Italy's Giorgia Meloni has called for a Europe with ‘less centralism, more subsidiarity, less bureaucracy, and more politics.’ (Photo by Simona Granati - Corbis/Corbis via Getty Images)


Eurosceptics tone down talk of EU exit ahead of projected election breakthrough

Parties that oppose more EU integration have differing opinions over Ukraine but share views on migration and climate-change policy. Their aim is not to destroy the European Union, but to reform it.


Parties critical of the EU look set to gain a quarter of seats in June’s European Parliament elections, on recent polls.

If they want to form a united bloc in the assembly, their subsequent challenges will include bridging differences on foreign policy, observers told Brussels Signal.

On recent polls, the Identity and Democracy (ID) bloc will win 92 seats, with the European Conservatives and Reformists (ECR) picking up 89. This gives the two so-called Eurosceptic groups 181 – or 25.1 per cent – of the Parliament’s 720 seats.

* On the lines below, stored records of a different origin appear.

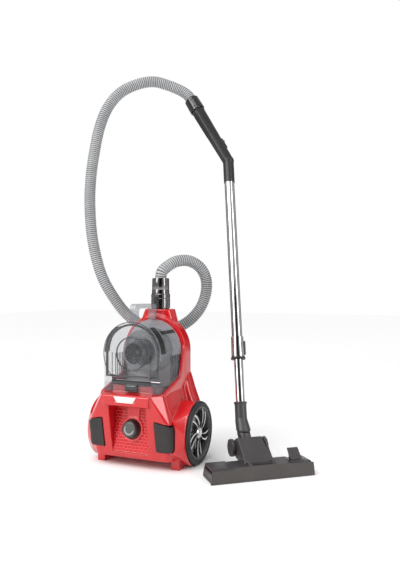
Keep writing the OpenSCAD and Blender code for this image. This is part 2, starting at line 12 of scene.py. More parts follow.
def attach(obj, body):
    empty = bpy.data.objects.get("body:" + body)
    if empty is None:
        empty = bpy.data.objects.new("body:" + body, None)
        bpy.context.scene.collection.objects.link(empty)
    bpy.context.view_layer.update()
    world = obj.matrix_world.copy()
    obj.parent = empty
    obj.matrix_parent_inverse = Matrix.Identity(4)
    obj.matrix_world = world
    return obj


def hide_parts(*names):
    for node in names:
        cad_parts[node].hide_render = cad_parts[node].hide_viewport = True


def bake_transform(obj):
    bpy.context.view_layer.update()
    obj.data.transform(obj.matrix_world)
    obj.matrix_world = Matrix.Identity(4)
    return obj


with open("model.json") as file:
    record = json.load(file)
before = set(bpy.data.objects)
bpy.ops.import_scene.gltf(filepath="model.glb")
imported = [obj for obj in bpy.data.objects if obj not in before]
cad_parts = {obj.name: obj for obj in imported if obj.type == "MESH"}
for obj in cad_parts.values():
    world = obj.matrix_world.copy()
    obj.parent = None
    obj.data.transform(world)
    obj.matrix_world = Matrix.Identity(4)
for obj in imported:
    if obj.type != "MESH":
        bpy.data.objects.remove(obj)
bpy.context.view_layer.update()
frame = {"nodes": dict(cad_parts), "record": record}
nodes = frame["nodes"]

MM = 0.001
SET_SHIFT = Vector((-162.492, -77.275, 0))  # canister middle to the row's origin, mm


def at(x, y, z):
    """A point given in mm from the canister's middle, in the row frame."""
    return (Vector((x, y, z)) + SET_SHIFT) * MM


def turn(axis, degrees):
    return Matrix.Rotation(math.radians(degrees), 4, axis)


def shift(x, y, z):
    return Matrix.Translation(Vector((x, y, z)) * MM)


SET = Matrix.Translation(SET_SHIFT * MM)
WAND = SET @ shift(269, 63, 150) @ turn("Z", 119.5) @ turn("Y", 17.4)
GRIP = WAND @ shift(0, 0, 818) @ turn("X", -26.8)
PANEL = SET @ shift(0, -97, 110) @ turn("X", -8.5) @ turn("X", 90)
HEAD = SET @ shift(300, 35.5, 0) @ turn("Z", 40.6)
BIN = SET @ shift(0, 0, 324) @ turn("X", 90)  # the container's arch centre, out of its front
INLET = SET @ shift(0, 76, 0)

# ---- camera ----


def make_camera():
    data = bpy.data.cameras.new("camera")
    data.sensor_width = 36
    data.lens = 37.9
    camera = bpy.data.objects.new("camera", data)
    bpy.context.scene.collection.objects.link(camera)
    camera.location = at(859.8, -1586.5, 520)
    camera.rotation_euler = (math.radians(90), 0, math.radians(23.6))
    bpy.context.scene.camera = camera


# ---- mesh helpers ----


def add_object(name, mesh):
    obj = bpy.data.objects.new(name, mesh)
    bpy.context.scene.collection.objects.link(obj)
    return obj


def smooth_shade(mesh, sharp_degrees=None):
    """Smooth shading, kept sharp at edges that turn more than sharp_degrees."""
    mesh.polygons.foreach_set("use_smooth", [True] * len(mesh.polygons))
    if sharp_degrees is None:
        return
    work = bmesh.new()
    work.from_mesh(mesh)
    limit = math.radians(sharp_degrees)
    for edge in work.edges:
        edge.smooth = len(edge.link_faces) == 2 and edge.calc_face_angle(0) < limit
    work.to_mesh(mesh)
    work.free()


def mesh_object(name, verts, faces, matrix=None, sharp=30):
    """A mesh from points in mm, placed by matrix."""
    mesh = bpy.data.meshes.new(name)
    mesh.from_pydata([Vector(v) * MM for v in verts], [], faces)
    work = bmesh.new()
    work.from_mesh(mesh)
    bmesh.ops.recalc_face_normals(work, faces=work.faces)
    work.to_mesh(mesh)
    work.free()
    mesh.transform(matrix or SET)
    smooth_shade(mesh, sharp)
    return add_object(name, mesh)


def lathe(name, profile, matrix, segments=64, sharp=30, radius_at=None):
    """Turns a closed profile of (radius, height) in mm about Z."""
    verts = []
    faces = []
    count = len(profile)
    for i in range(segments):
        angle = 2 * math.pi * i / segments
        for j, (r, z) in enumerate(profile):
            if radius_at:
                r = radius_at(r, j, i)
            verts.append((r * math.cos(angle), r * math.sin(angle), z))
    for i in range(segments):
        for j in range(count):
            a, b = i * count + j, i * count + (j + 1) % count
            k = (i + 1) % segments * count
            faces.append((a, b, k + (j + 1) % count, k + j))
    return mesh_object(name, verts, faces, matrix, sharp)


def boxes(name, parts, matrix, bevel=0.4, sharp=30):
    """One mesh of many bevelled boxes, each (centre, size) or (centre, size, matrix) in mm."""
    verts = []
    faces = []
    sides = [(0, 1, 3, 2), (4, 6, 7, 5), (0, 4, 5, 1), (2, 3, 7, 6), (0, 2, 6, 4), (1, 5, 7, 3)]
    for part in parts:
        centre, size = Vector(part[0]), Vector(part[1])
        local = part[2] if len(part) > 2 else Matrix.Identity(4)
        base = len(verts)
        for sx in (-0.5, 0.5):
            for sy in (-0.5, 0.5):
                for sz in (-0.5, 0.5):
                    corner = Vector((sx * size.x, sy * size.y, sz * size.z))
                    verts.append(centre + (local @ corner))
        faces += [tuple(base + i for i in f) for f in sides]
    obj = mesh_object(name, verts, faces, matrix, sharp)
    if bevel:
        add_bevel(obj, bevel)
    return obj


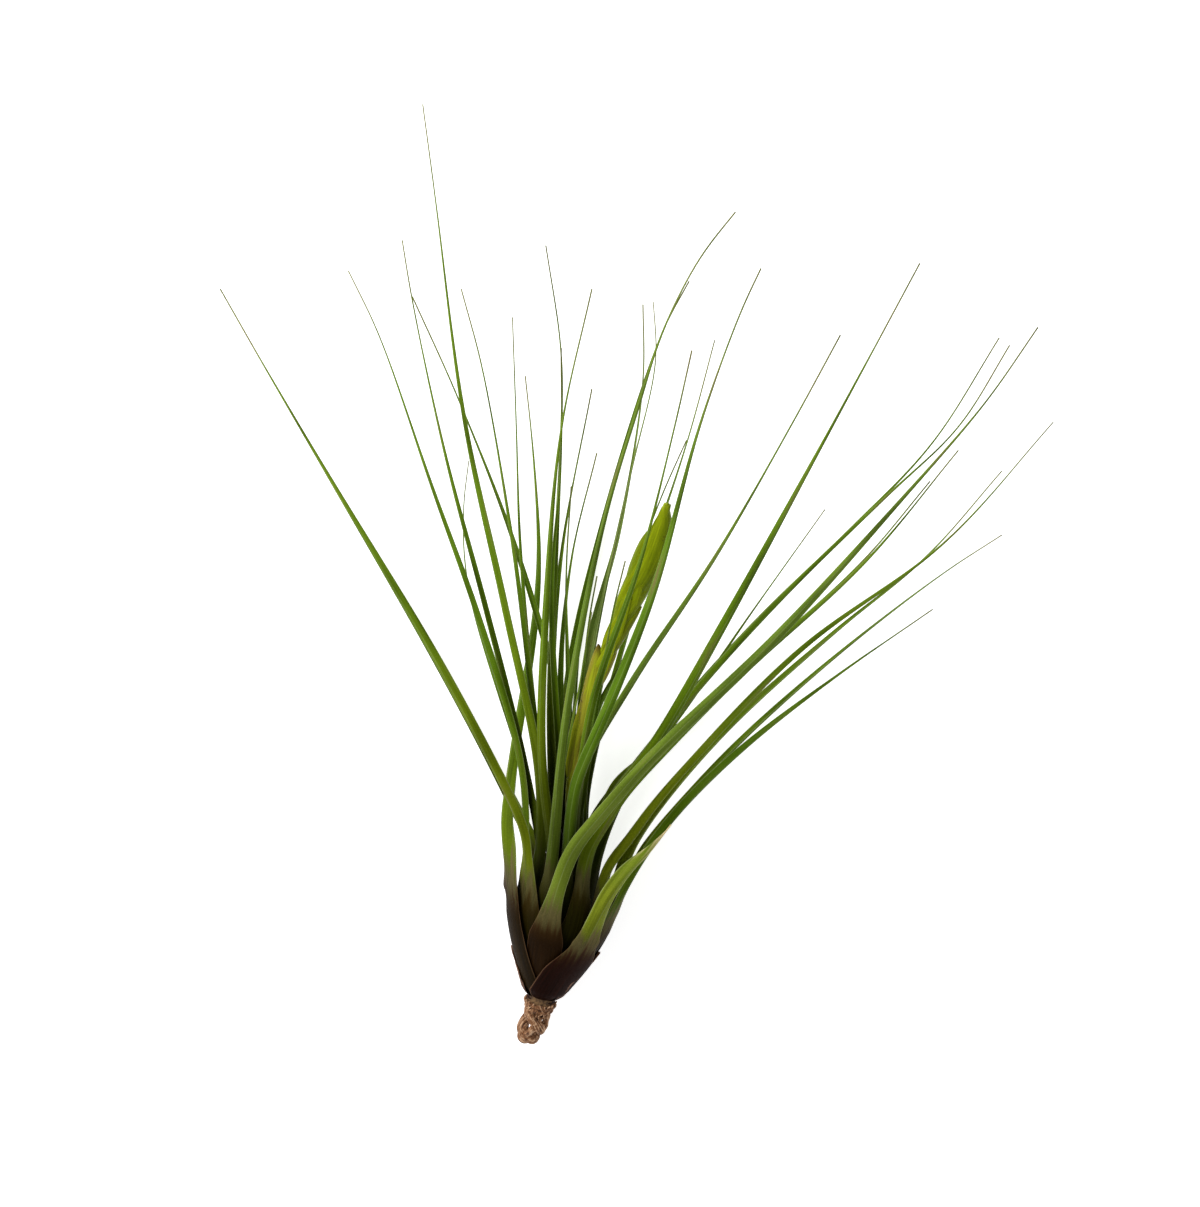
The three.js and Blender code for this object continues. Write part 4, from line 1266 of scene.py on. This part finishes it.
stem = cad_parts["stem"]
stem.data.materials.clear()
stem.data.materials.append(stem_finish())
print("the stem's finish:", stem.data.materials[0].name)

# %% [markdown]
# ## Floor, light and camera
#
# The plant lies on a plain, nearly white surface under very soft light, so that every leaf
# stands out against white and the shadows stay faint. One broad lamp from the upper left models
# the forms, a second fills in from the right, and a pale world lights the rest. The camera looks
# straight down from the eye that the paths were worked out with.

# %% Floor
FLOOR_HALF = 4  # in metres, as all that follows
FLOOR_DROP = 0.0005  # below the plant, so that the two never share a plane
FLOOR_GLOW = 0.7  # makes the surface nearly white

corners = [(x * FLOOR_HALF, y * FLOOR_HALF, 0) for x, y in ((-1, -1), (1, -1), (1, 1), (-1, 1))]
floor_mesh = bpy.data.meshes.new("Floor")
floor_mesh.from_pydata(corners, [], [(0, 1, 2, 3)])
floor = in_scene("Floor", floor_mesh)
floor.location.z = -FLOOR_DROP
floor_constants = {"Base_Color": (0.9, 0.9, 0.9, 1), "Emission_Color": (1, 1, 1, 1)}
floor_constants.update(Emission_Strength=FLOOR_GLOW, Specular_IOR_Level=0.2, Roughness=0.9)
floor_mesh.materials.append(new_material("Pale floor", **floor_constants)[0])
print("floor of", 2 * FLOOR_HALF, "m at", round(floor.location.z, 4))

# %% Light
LIT_POINT = (0.02, 0.1, 0.03)  # about the middle of the plant
LAMPS = [  # name, place, size and watts
    ("Broad lamp", (-1.2, 0.8, 1.3), 1.2, 36),
    ("Fill lamp", (1.4, -0.3, 1.2), 1.6, 4),
]
WORLD_STRENGTH = 0.4


def lamp(name, place, size, watts):
    """A square area lamp that faces the lit point."""
    light = bpy.data.lights.new(name, "AREA")
    light.size = size
    light.energy = watts
    made = in_scene(name, light)
    made.location = place
    made.rotation_euler = (Vector(LIT_POINT) - Vector(place)).to_track_quat("-Z", "Y").to_euler()


for values in LAMPS:
    lamp(*values)
world = bpy.data.worlds.new("Pale room")
world.use_nodes = True
fill(world.node_tree.nodes["Background"], {"Color": (1, 1, 1, 1), "Strength": WORLD_STRENGTH})
bpy.context.scene.world = world
seen_as = bpy.context.scene.view_settings
seen_as.view_transform, seen_as.look, seen_as.exposure = "Standard", "None", 0.0
print("lamps:", [(name, watts) for name, _, _, watts in LAMPS])

# %% Camera
SENSOR_WIDTH = 36  # millimetres, as the lens
LENS = 68.83

camera_data = bpy.data.cameras.new("Camera")
camera_data.sensor_width = SENSOR_WIDTH
camera_data.lens = LENS
camera_data.clip_start = 0.01
camera = in_scene("Camera", camera_data)
camera.location = EYE * MM
bpy.context.scene.camera = camera
print("camera at", np.round(camera.location, 4).tolist(), "m, looking straight down")

# %% The end
bpy.context.view_layer.update()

The parties have differing opinions over Ukraine but share sceptical views on migration and climate-change policy. And generally their aim is not to destroy the European Union, but to reform it.

Kathryn Simpson, who teaches EU politics and economics at Keele University, told Brussels Signal: “Many Eurosceptic parties have softened their stance towards leaving the European Union if they are electorally successful – Le Pen in France for example”.

Emma Iannini, a New York-based associate at King & Spalding international law firm who writes often on Euroscepticism, added: “Notice that you don’t hear much, if anything, in support of such a possibility now from Marine Le Pen, a former champion of ‘Frexit’, Georgia Meloni in Italy, Alternative für Deutschland [AfD] in Germany, President Robert Fico in Slovakia, etcetera.”

She added that many of those groups have an eye on polling, such as Geert Wilders in the Netherlands, where “between 2016 and 2022, support for a possible ‘Nexit’ in the Netherlands has fallen from 23 per cent to 13.5 per cent”.

Wilders’ focus is therefore on “making the EU a more inter-governmental and less federal system,” Iannini said.

Likewise, instead of using their likely new Parliament seats to argue for further EU-exits along the lines of Brexit, “Eurosceptic parties are looking for reform within”, Simpson said.

They will want the Parliament to have a full and frank discussion on “further European integration and enlargement”, she said.

In 2024, these no longer seem “fringe” views.

Simpson said that after the 2007-8 financial and Eurozone crisis, the 2015 migrant crisis and, to some extent Brexit, “Eurosceptic rhetoric is also no longer a hallmark of marginal political parties – it’s now far more mainstream in traditional political parties”.

At the same time, ahead of June’s European Parliament elections, Eurosceptic parties have become more sophisticated in their messaging and mobilisation.

Many right-wing and left-wing Eurosceptic parties have gone through a process of “dédiabolisation” – stigma removal – and moved into the realm of the more widely acceptable to the general public, Iannini said.

For example, Rassemblement National leader Marine Le Pen “has succeeded in disassociating herself and her party from the controversial past of her father [former president of the then-Front National] Jean-Marie Le Pen”, she said.

Both Marine Le Pen and Italy’s Prime Minister Meloni have “walked back their praise of Vladimir Putin and Russia and, at least on Meloni’s side, supported the funding of Ukraine’s defence efforts both nationally and in Brussels,” she added.

Ukraine is likely to remain a divisive issue among Eurosceptic parties from different countries.

Le Pen, perhaps with an eye on France’s 2027 presidential election and amid growing weariness with funding Ukraine’s war effort, has “limited herself to criticising the alleged war crimes committed by Russian soldiers in Bucha and other places in Ukraine,” Iannini added.

Nathan William Henceroth in his PhD dissertation, The Engaged Eurosceptic, argued that as another example of their growing sophistication, Eurosceptic parties have also learned that if they are more engaged in European Parliament legislative activities, the media seems to give them more coverage.

Many believe the election’s main losers will be the centre-right European People’s Party (EPP) and centre-left Socialists & Democrats (S&D), which on current polls will together win 41 per cent of seats – down from 61 per cent in 2009.

The EPP, under its leader German MEP Manfred Weber, has particularly warmed to the idea of co-operating with the ECR (the Eurosceptic grouping including Meloni’s Fratelli d’Italia party, Poland’s PiS and Spain’s Vox).

So, while the European Parliament has historically been based on co-operation between the two blocs, many believe the ID and ECR could succeed in pulling the EPP to the right, which as the likely largest group, will effectively run the European Commission.